Potentiality of low-temperature carbides from excess sludge to recover low-concentration rare earth ions: Isotherm, kinetic and thermodynamic

Abstract

A low-temperature carbonization technique conducted under limited oxygen has been used to recycle excess sludge. The obtained low-temperature carbonized sludge (LCS) has been used in adsorption experiments with low-concentration rare-earth wastewater (rare-earth ion content of 103.45 mg/L, calculated on the basis of rare-earth oxides (REO)) to identify the most suitable carbonization conditions. Moreover, a response surface method has been used to optimize the adsorption conditions, focusing on the kinetics, isotherm, and thermodynamics of the process. Finally, the rare-earth ions loaded on the LCS were desorbed to assess the regeneration performance of the material.

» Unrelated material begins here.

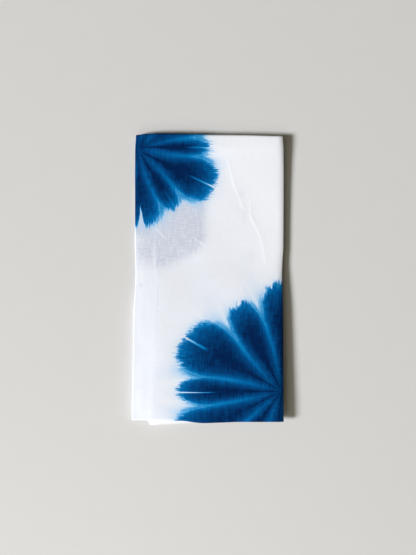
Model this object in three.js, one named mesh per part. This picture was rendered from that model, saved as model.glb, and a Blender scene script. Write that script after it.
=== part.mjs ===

The results showed that the maximum degree of adsorption of low-concentration rare-earth ions on LCS was 94.1% under operation conditions optimized by the response surface method. Analysis of the kinetics and isotherm of the adsorption process showed it to be controlled by both liquid film diffusion and particle diffusion, corresponding to a pseudo-first-order kinetic model and the Langmuir adsorption isotherm. Analysis of the thermodynamics of the process showed the adsorption of rare-earth ions on LCS to be a non-spontaneous, exothermic, entropy-reducing process at high temperature. The results of desorption tests showed that the optimal conditions involved the treatment of LCS (1 g) loaded with rare-earth ions with 0.5 mol/L HCl (50 mL) for 1 h. The degree of desorption remained at about 70% after six desorption and regeneration cycles. Based on characterization results, it is inferred that the adsorption is a physicochemical process involving surface adsorption supplemented by chemical complexation.